Al-i İmran-103. Birlik halinde Allah’ın ipine /tek ilâhlı İslâm dinine ve son kılavuz ders kitabı /davet kitabı olan Kur’an’a, dolayısıyla din denilen muhkem /değişmez ana kurallara sımsıkı sarılın ve bu konuda anlaşmazlıklara saplanıp gruplara bölünmeyin.

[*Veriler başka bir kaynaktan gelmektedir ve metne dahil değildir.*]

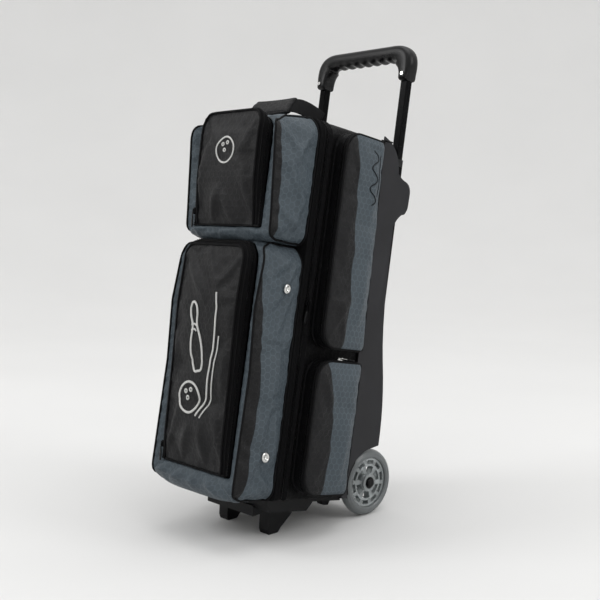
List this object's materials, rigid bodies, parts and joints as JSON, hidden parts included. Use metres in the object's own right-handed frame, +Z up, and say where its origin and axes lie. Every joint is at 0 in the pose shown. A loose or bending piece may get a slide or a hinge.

Demek ki insanların doğru yolu bulmada yararlanacakları tek ip olarak vahiy kaynaklı olan Kur’an ve Allah’ın tek dini İslâm önerilmekte, başka iplere yönelinmemesi ikazı yapılmaktadır. Çünkü tartışmasız olan tek kitap Kur’an, O’nun dışındaki her kitabın doğruluğu ise tartışılır özelliklidir. Zaten din denilen Muhkem /değişmez ana kuralların Kur’an ile eksiksiz ve tamamlanmış olduğu da Maide-3 ncü ayette vurgulanmıştır. Hele Kur’an dışında bir bilgiye vahiy kaynaklıdır demek, biz insalara neyin vahiy olduğu, neyin de olmadığı karar yetkisi vermek olmaktadır.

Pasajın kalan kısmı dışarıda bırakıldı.